### The exercise
Extract, word for word, every line from the one containing "Turn this picture" through the one containing "const FOOT_EDGE_RADIUS = 10;", with both end lines kept.

### Records for the task

------------------------------------------------------------

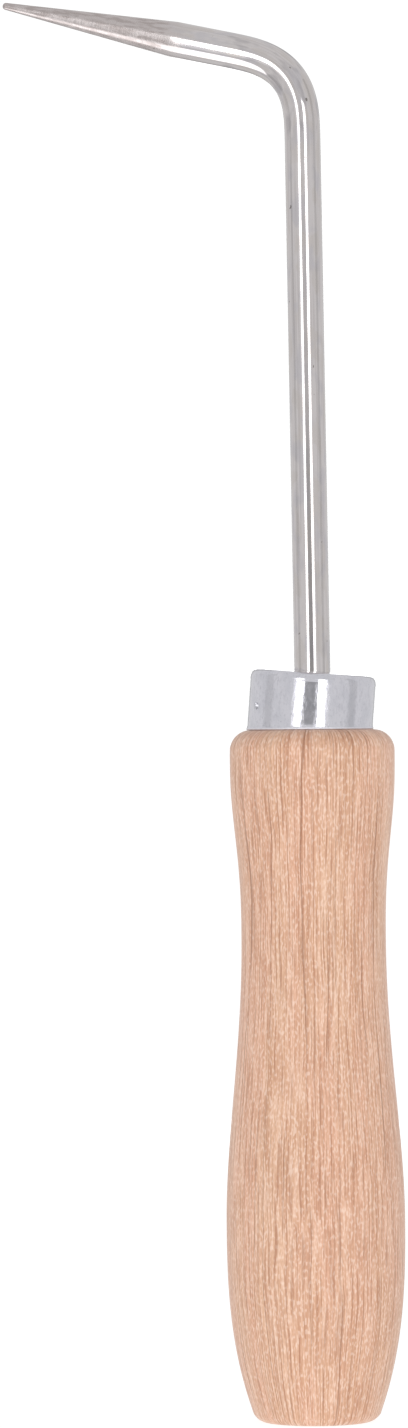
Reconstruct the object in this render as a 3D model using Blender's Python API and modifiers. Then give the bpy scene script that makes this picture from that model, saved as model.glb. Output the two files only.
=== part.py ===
"""Clay hook tool: a bent, pointed steel rod held in a turned wooden handle by a cap ferrule.

The handle stands on its butt. +Z runs up its axis, and the hook reaches towards -X.
"""

from math import cos, pi, radians, sin, sqrt, tan

import bmesh
import bpy
from mathutils import Matrix

MM = 0.001

# Handle: heights from the butt, radii of the turned outline
HANDLE_LENGTH = 115.4 * MM        # butt to shoulder
BUTT_RADIUS = 10.1 * MM           # where the flank would meet the butt if it were sharp
BUTT_ROUND = 1.6 * MM
BELLY_RADIUS = 14.9 * MM
BELLY_HEIGHT = 33.8 * MM
BELLY_FULLNESS = 2.7              # how early the butt end swells out
WAIST_RADIUS = 12.05 * MM
WAIST_HEIGHT = 80.7 * MM
BELLY_TO_WAIST_EASE = 0.9         # under 1 thins early, over 1 thins late
CHEST_RADIUS = 13.75 * MM
CHEST_BELOW_SHOULDER = 6.7 * MM
WAIST_TO_CHEST_EASE = 1.3
SHOULDER_ROUND = 3.5 * MM
TENON_CHAMFER = 0.8 * MM

# Ferrule: a drawn metal cap, set slightly askew on the tenon
FERRULE_RADIUS = 10.45 * MM
FERRULE_HEIGHT = 9.6 * MM         # shoulder to top face, on its own axis
FERRULE_WALL = 0.8 * MM
FERRULE_CORNER = 1.25 * MM
FERRULE_DOME = 0.2 * MM
FERRULE_TILT = radians(4.5)
DIMPLE_RADIUS = 0.65 * MM
DIMPLE_DEPTH = 0.4 * MM
DIMPLE_HEIGHT = 3.4 * MM          # above the shoulder
DIMPLE_TURN = radians(50)         # from -Y towards the hook's side

# Rod: heights along its own axis, which leans towards the hook's side
ROD_RADIUS = 3.0 * MM
ROD_LEAN = radians(0.62)
CROSSING_HEIGHT = 22.8 * MM       # above the shoulder, where rod and handle axes cross
FREE_LENGTH = 96.9 * MM           # shoulder to start of bend
BEND_LENGTH = 25.4 * MM           # along the centre line
BEND_TURN = radians(77.0)
ARM_LENGTH = 38.2 * MM            # end of bend to tip
POINT_LENGTH = 30.3 * MM          # ground cone at the arm's end
TIP_RADIUS = 0.6 * MM
TANG_DEPTH = 50.0 * MM            # below the shoulder
FLAT_LENGTH = 16.0 * MM           # two flats at the tang's end stop it turning
FLAT_WIDTH = 4.6 * MM             # across the two flats

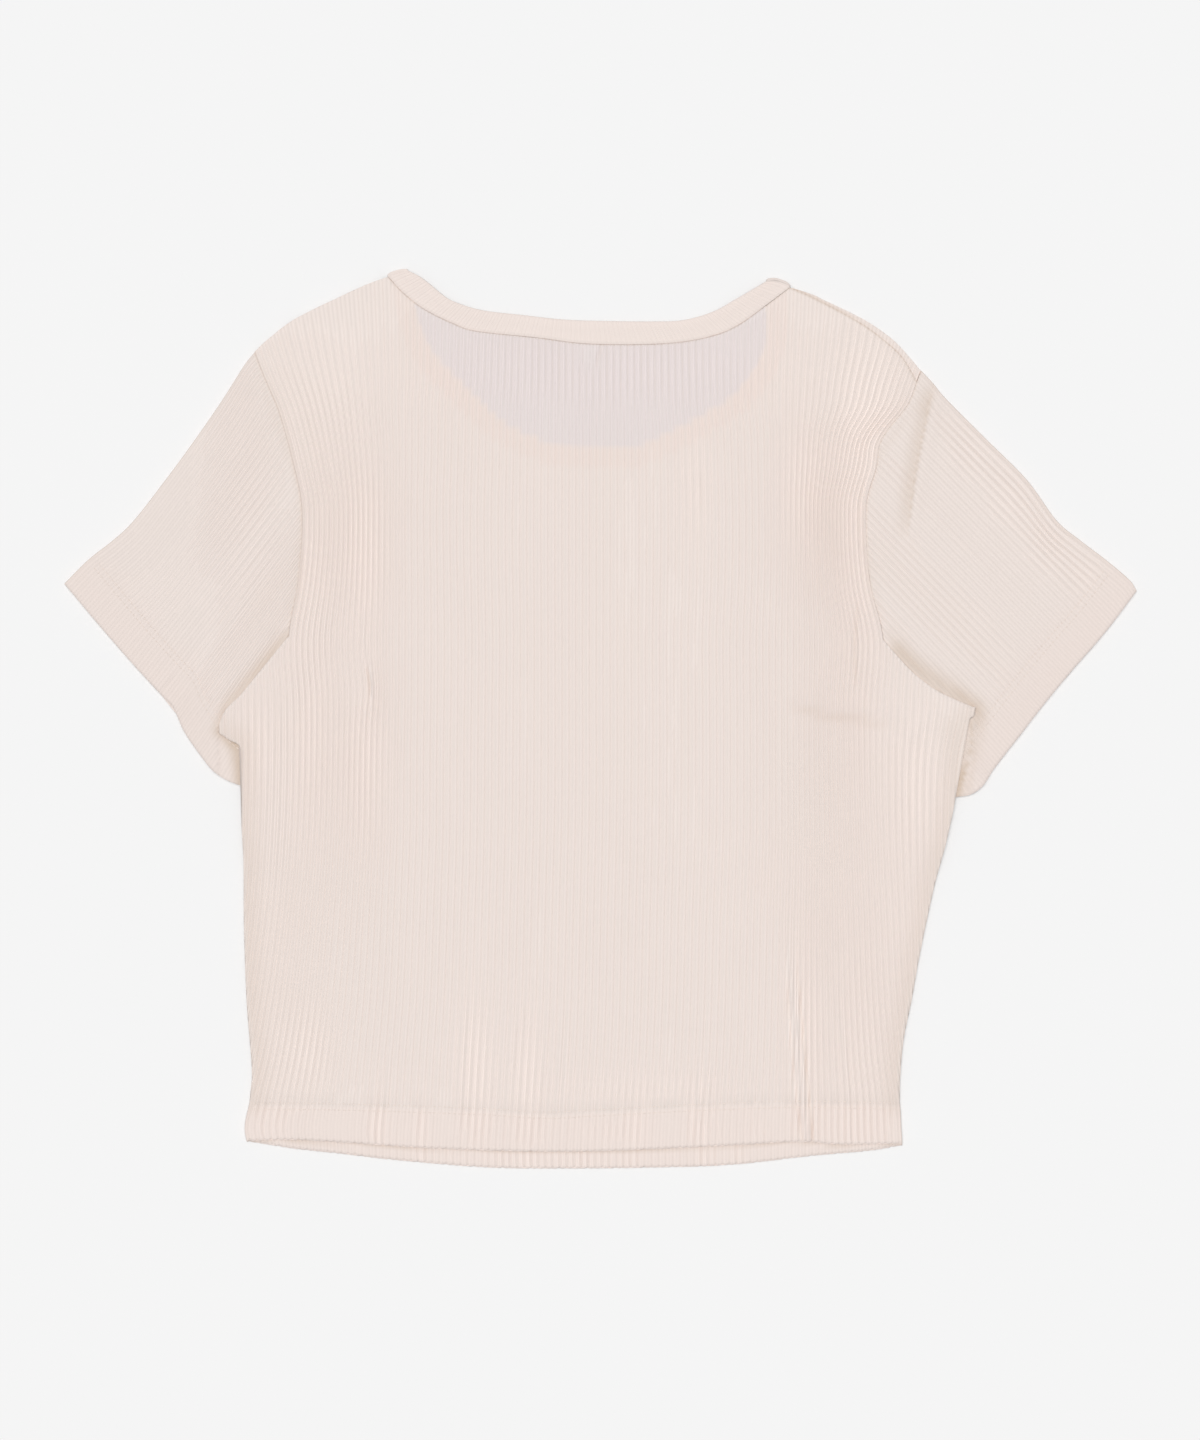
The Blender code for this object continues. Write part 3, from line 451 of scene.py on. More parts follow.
def lengths_along(curve):
    """How far each point of a curve is from its start."""
    return np.concatenate([[0], np.cumsum(np.linalg.norm(np.diff(curve, axis=0), axis=1))])


def points_along(curve, lengths):
    """The points at the given lengths along a curve."""
    along = lengths_along(curve)
    return np.stack([np.interp(lengths, along, curve[:, k]) for k in range(curve.shape[1])], -1)


def spread(curve, count):
    """That many points along a curve, evenly spaced."""
    return points_along(curve, np.linspace(0, lengths_along(curve)[-1], count))


def cubic(knots, values, at):
    """Reads smooth curves through values, which has a row for each knot, one curve a column."""
    knots = np.asarray(knots, float)
    slopes = np.gradient(values, knots, axis=0)
    i = np.clip(np.searchsorted(knots, at) - 1, 0, len(knots) - 2)
    span = knots[i + 1] - knots[i]
    t = (at - knots[i]) / span
    j = np.arange(len(at)) if values.shape[1] > 1 else 0
    start, end = values[i, j], values[i + 1, j]
    out, into = slopes[i, j] * span, slopes[i + 1, j] * span
    bend = 3 * (end - start) - 2 * out - into
    twist = 2 * (start - end) + out + into
    return start + out * t + bend * t**2 + twist * t**3


def rise(value):
    """A soft step from 0 to 1 as value goes from 0 to 1."""
    v = np.clip(value, 0, 1)
    return v * v * (3 - 2 * v)


FAR = 1e9
LATTICE = (61, 67)


def noise(a, b, seed):
    """Smooth noise from -1 to 1, with one swing in about 2 units of a and of b."""
    lattice = np.random.default_rng(seed).uniform(-1, 1, LATTICE)
    a, b = np.nan_to_num(a), np.nan_to_num(b)
    i, j = np.floor(a).astype(int), np.floor(b).astype(int)
    s, t = rise(a - i), rise(b - j)

    def corner(p, q):
        return lattice[(i + p) % LATTICE[0], (j + q) % LATTICE[1]]

    low = corner(0, 0) * (1 - s) + corner(1, 0) * s
    high = corner(0, 1) * (1 - s) + corner(1, 1) * s
    return low * (1 - t) + high * t


def crease_height(x, y, creases):
    """The height that ridges and troughs add at points."""
    total = np.zeros(np.shape(x))
    for x0, y0, x1, y1, x2, y2, left, right, height in creases:
        line = spread(smooth_curve(((x0, y0), (x1, y1), (x2, y2)), CREASE_STEPS[0]), CREASE_STEPS[1])
        reach = max(left, right)
        near = (x > line[:, 0].min() - reach) & (x < line[:, 0].max() + reach)
        near &= (y > line[:, 1].min() - reach) & (y < line[:, 1].max() + reach)
        px, py = x[near], y[near]
        best = np.full(px.shape, FAR)
        side = np.zeros(px.shape)
        share = np.zeros(px.shape)
        for k, (a, b) in enumerate(zip(line, line[1:])):
            step = b - a
            t = np.clip(((px - a[0]) * step[0] + (py - a[1]) * step[1]) / (step @ step), 0, 1)
            off_x, off_y = px - a[0] - t * step[0], py - a[1] - t * step[1]
            away = np.hypot(off_x, off_y)
            closer = away < best
            best = np.where(closer, away, best)
            side = np.where(closer, step[0] * off_y - step[1] * off_x, side)
            share = np.where(closer, (k + t) / (len(line) - 1), share)
        width = np.where(side > 0, left, right)
        across = np.cos(np.pi / 2 * np.minimum(best / width, 1)) ** 2
        total[near] += height * across * (1 - (2 * share - 1) ** 4)
    return total


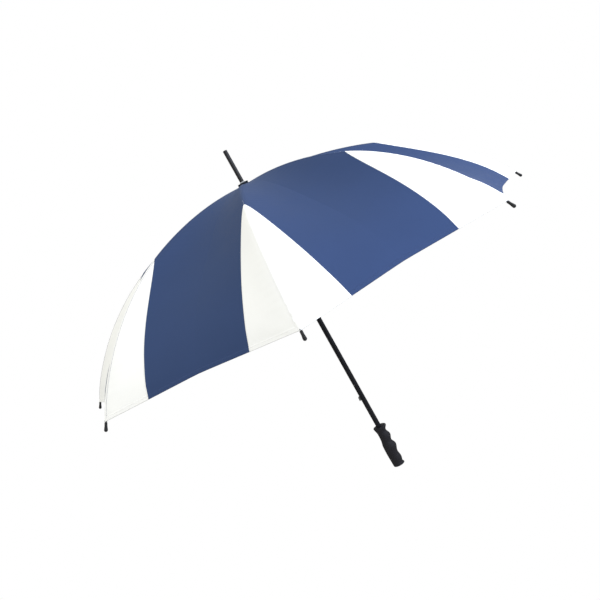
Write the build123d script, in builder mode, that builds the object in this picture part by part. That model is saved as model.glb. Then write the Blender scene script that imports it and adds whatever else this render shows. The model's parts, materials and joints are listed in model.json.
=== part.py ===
"""Golf umbrella, open: tubular shaft, finger-grooved handle, eight folding ribs and a canopy of eight gores.

Millimetres. The origin is the centre of the handle's bottom face and +Z runs up the shaft to the ferrule.
Rib 1 points along -Y, and the rib numbers run anticlockwise seen from above.
"""
from build123d import *
import os
from math import asin, atan2, cos, degrees, radians, sin, sqrt

os.makedirs("parts", exist_ok=True)

# Whole umbrella
total_length = 980.0
rib_count = 8
first_rib_azimuth = -90.0
rib_pitch = 360.0 / rib_count
half_pitch = radians(rib_pitch / 2)

# Shaft tube
shaft_radius = 7.0
shaft_bore_radius = 5.5
shaft_bottom = 14.0
shaft_top = 879.0

# Handle: section heights as shares of its length down from the top, with its reach to each side
handle_length = 124.0
handle_depth_share = 0.86
handle_sections = [
    # share down, reach on the finger side, reach on the palm side
    (0.00, 16.8, 17.0),
    (0.09, 15.2, 15.2),
    (0.18, 14.6, 13.7),
    (0.27, 18.0, 14.0),
    (0.36, 14.3, 15.2),
    (0.43, 14.4, 17.2),
    (0.53, 18.8, 18.3),
    (0.63, 15.0, 18.6),
    (0.74, 13.4, 18.6),
    (0.86, 14.9, 18.2),
    (1.00, 19.3, 17.4),
]
handle_edge_round = 1.6

# Ferrule, its collar and the canopy's cap
ferrule_radius = 5.75
ferrule_neck_radius = 5.0
ferrule_spigot_radius = 5.48
ferrule_spigot_length = 30.0
ferrule_tip_round = 1.2
collar_height = 7.5
collar_base_radius = 8.2
collar_top_radius = 6.8
collar_band_height = 1.5
collar_edge = 0.6
cap_radius = 14.5
cap_thickness = 1.6
cap_rise = 1.8
cap_rim_height = 7.4
cap_lip_width = 1.3
cap_dish_sink = 0.9
cap_over_canopy = 0.3
fixed_clearance = 0.02
cap_clearance = 0.05

# Linkage: each stretcher is as long as the chord from the notch to the rib joint
pivot_ring_radius = 12.0
notch_pivot_height = 872.3
stretcher_length = 315.0
rib_start_slope = radians(0.75)
inner_rib_curve = 928.0
outer_rib_curve = 647.0
outer_rib_arc = 431.0
closed_angle = 3.75
closed_rib_end_radius = 22.0

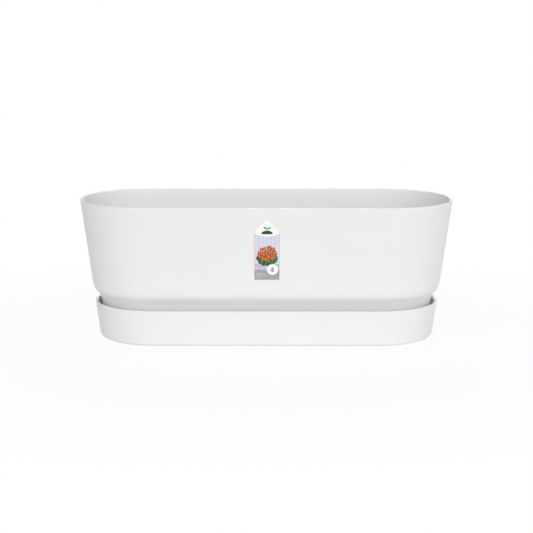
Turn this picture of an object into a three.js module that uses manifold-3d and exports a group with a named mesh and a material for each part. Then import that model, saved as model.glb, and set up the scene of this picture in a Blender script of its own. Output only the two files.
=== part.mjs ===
// Trough planter: a round-ended plastic trough standing in its drip saucer, with a pointed label on
// the front. Millimetres, +Z up. The origin is on the ground under the middle of the saucer, +X runs
// along the trough and the label faces -Y.

import * as THREE from 'three';
import { mergeVertices } from 'three/addons/utils/BufferGeometryUtils.js';
import Module from 'manifold-3d';

const wasm = await Module();
wasm.setup();

const degrees = THREE.MathUtils.degToRad;

// Trough, over the rim and from its foot ring up.
const TROUGH_LENGTH = 590;
const TROUGH_WIDTH = 230.6;
const TROUGH_HEIGHT = 216.1;
const TROUGH_WALL = 2.5;
const TROUGH_FLOOR = 2.8;
const TROUGH_LIP = 4;
const LIP_DEPTH = 9;
const LIP_TAPER = 12;
const LIP_ROUND = 1.1;

// Trough wall seen in section: a leaning wall, a shoulder that turns in and a waist that turns back.
const WALL_LEAN = degrees(7.3);
const SHOULDER_HEIGHT = 83.3;
const SHOULDER_LEAN = degrees(42.1);
const SHOULDER_RADIUS = 26.3;
const WAIST_RADIUS = 29.4;
const FOOT_LEAN = degrees(7.3);
const FOOT_EDGE_RADIUS = 10;

// Underside of the trough: a notched foot ring, cross ribs inside it and drain holes between them.
const FOOT_RING_INSET = 6;
const FOOT_RING_THICKNESS = 3;
const FOOT_RING_HEIGHT = 5;
const NOTCH_WIDTH = 12;
const RIB_THICKNESS = 2;
const RIB_PITCH = 85;
const DRAIN_DIAMETER = 10;
const DRAIN_ROW_SPACING = 70;
const DRAIN_COLLAR_WIDTH = 2.5;
const DRAIN_COLLAR_HEIGHT = 1.5;

// Saucer. Its length and width follow from the trough's foot and the two gaps to pour water into.
const SIDE_GAP = 11.7;
const END_GAP = 6.5;
const SAUCER_HEIGHT = 57.5;
const SAUCER_WALL = 2.2;
const SAUCER_FLOOR = 3.4;
const SAUCER_LIP = 3.4;
const SAUCER_LEAN = degrees(6.9);
const SAUCER_EDGE_RADIUS = 6.6;
const STAND_WIDTH = 12;
const PAN_DEPTH = 1.2;
const CENTRE_BAND = 24;
const RIDGE_WIDTH = 2.4;
const RIDGE_HEIGHT = 1.6;

// Label.
const LABEL_WIDTH = 39;
const LABEL_HEIGHT = 99.5;
const LABEL_POINT = 20;
const LABEL_THICKNESS = 0.4;
const LABEL_CORNER_RADIUS = 1.5;
const LABEL_BELOW_RIM = 14;

// Clearances between pieces.
const SEAT_GAP = 0.3;
const LABEL_GAP = 0.3;
const RIDGE_CLEARANCE = 2;
const RIB_CLEARANCE = 0.7;

// Faceting and the overlap that joins a moulded feature to the shell that carries it.
const END_STEPS = 26;
const ARC_STEPS = 4;
const LIP_STEPS = 3;
const HOLE_STEPS = 20;
const SINK = 0.6;
const MERGE_TOLERANCE = 1e-4;

const finish = (name, color, roughness) => (
  new THREE.MeshStandardMaterial({ name, color, roughness, metalness: 0 })
);
const troughPlastic = finish('trough_plastic', 0xeeeeec, 0.55);
const saucerPlastic = finish('saucer_plastic', 0xf1f1ef, 0.55);
const labelFilm = finish('label_film', 0xd9d6dc, 0.35);

// Works out one face of a moulded wall in section, from the rim down. Each point is [half width,
// height], and lean is the angle between the face and the vertical.
class WallFace {
  constructor(halfWidth, height) {
    this.points = [[halfWidth, height]];
  }

  get end() {
    return this.points[this.points.length - 1];
  }

  // Straight down and inwards to a height.
  run(lean, toHeight) {
    const [halfWidth, height] = this.end;
    this.points.push([halfWidth - (height - toHeight) * Math.tan(lean), toHeight]);
    return this;
  }

  // Round a bend of one radius from a lean to another, either way.
  bend(fromLean, toLean, radius) {
    const [halfWidth, height] = this.end;
    for (let step = 1; step <= ARC_STEPS; step += 1) {
      const lean = fromLean + ((toLean - fromLean) * step) / ARC_STEPS;
      const inwards = radius * Math.abs(Math.cos(fromLean) - Math.cos(lean));
      const down = radius * Math.abs(Math.sin(lean) - Math.sin(fromLean));
      this.points.push([halfWidth - inwards, height - down]);
    }
    return this;
  }

  // Down to the height where an edge radius brings the face level at the floor, then round it.
  toFloor(lean, floorHeight, radius) {
    this.run(lean, floorHeight + radius * (1 - Math.sin(lean)));
    return this.bend(lean, Math.PI / 2, radius);
  }

  // Half width of the face at a height.
  widthAt(height) {
    const below = this.points.findIndex(([, z]) => z <= height);
    const [lowWidth, low] = this.points[below];
    const [highWidth, high] = this.points[below - 1];
    return lowWidth + ((highWidth - lowWidth) * (height - low)) / (high - low);
  }
}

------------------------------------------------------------

### Correct answer
Turn this picture of an object into a three.js module that uses manifold-3d and exports a group with a named mesh and a material for each part. Then import that model, saved as model.glb, and set up the scene of this picture in a Blender script of its own. Output only the two files.
=== part.mjs ===
// Trough planter: a round-ended plastic trough standing in its drip saucer, with a pointed label on
// the front. Millimetres, +Z up. The origin is on the ground under the middle of the saucer, +X runs
// along the trough and the label faces -Y.

import * as THREE from 'three';
import { mergeVertices } from 'three/addons/utils/BufferGeometryUtils.js';
import Module from 'manifold-3d';

const wasm = await Module();
wasm.setup();

const degrees = THREE.MathUtils.degToRad;

// Trough, over the rim and from its foot ring up.
const TROUGH_LENGTH = 590;
const TROUGH_WIDTH = 230.6;
const TROUGH_HEIGHT = 216.1;
const TROUGH_WALL = 2.5;
const TROUGH_FLOOR = 2.8;
const TROUGH_LIP = 4;
const LIP_DEPTH = 9;
const LIP_TAPER = 12;
const LIP_ROUND = 1.1;

// Trough wall seen in section: a leaning wall, a shoulder that turns in and a waist that turns back.
const WALL_LEAN = degrees(7.3);
const SHOULDER_HEIGHT = 83.3;
const SHOULDER_LEAN = degrees(42.1);
const SHOULDER_RADIUS = 26.3;
const WAIST_RADIUS = 29.4;
const FOOT_LEAN = degrees(7.3);
const FOOT_EDGE_RADIUS = 10;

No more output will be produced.